What it does is give you the equation of a line that “best fits” the data. What does that mean? Well, it means that it is the line that has the least sum of squares of errors. This is important but we will not discuss this here. This space is to practice using the computer where least squares error is mathematics. (Don’t worry, we’ll discuss it in lecture ;)

What this function does is output 4 values. The first value is all that we need. It will be a pair of numbers. These numbers are the b and m values in the equation of a line y = mx+b.

What are the inputs X and y? X is a list of pairs that look like this [1,HP] and y is a list of MPG. In fact, y is just the list MPG_list.

Let’s define X as

import numpy
X = [[1,h] for h in hp_list]
y = MPG_list
numpy.linalg.lstsq(X,y)

After calling the last line, you should have an output like this

(array([  3.68625612e+01,  -3.62427603e-02]), array([ 13404.2422533]), 2, array([ 8784.95244788,    12.94173734]))

The first “array” contains two values, these are the b and m of y=mx+b. I want to assign a value to just the first element of this and let’s call it theta.

theta = numpy.linalg.lstsq(X,y)[0]

Then we will plot the line

xs = range(min(hp_list),max(hp_list))
ys = [theta[1]*x + theta[0] for x in xs]
plt.plot(xs,ys)
plt.show()

It should just give you a line. This line does not mean much on its own. Let’s plot it with the scatter plot

plt.plot(xs,ys)
plt.scatter(hp_list,MPG_list)
plt.title('horsepower versus mpg')
plt.ylabel('Highway MPG')
plt.xlabel('Horsepower')
plt.show()

Save this figure as HP_MPG_line

What we have done is made a very simple predictor. What we can do with it is predict your car’s MPG, given its horsepower. It is not a perfect predictor but maybe it is pretty good.
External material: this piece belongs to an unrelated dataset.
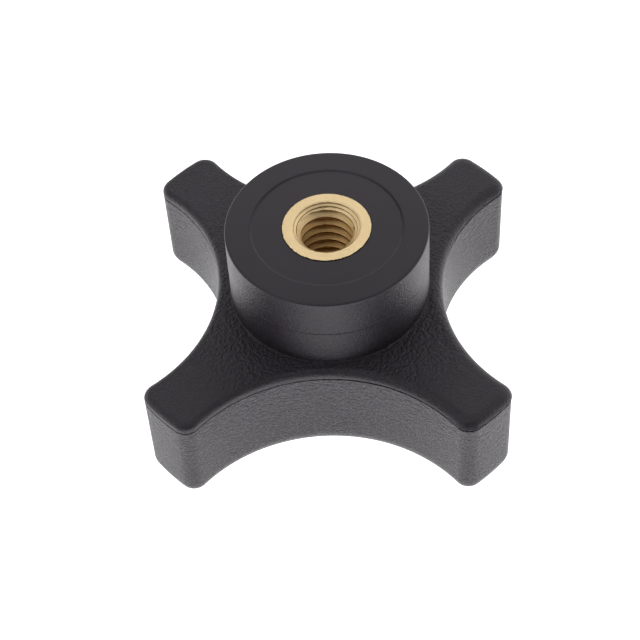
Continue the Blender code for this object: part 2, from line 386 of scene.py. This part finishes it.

Make a function to predict this.

def cars_MPG_given_HP(horsepower):
	return theta[1]*horsepower+theta[0]

If you know the horsepower of your car or of a family car, plug it into the function and see what MPG your car should get!!!

After each exercise, commit your changes to github:

Make sure you have saved all the figures specified and completed all the functions in your car_analysis.py file.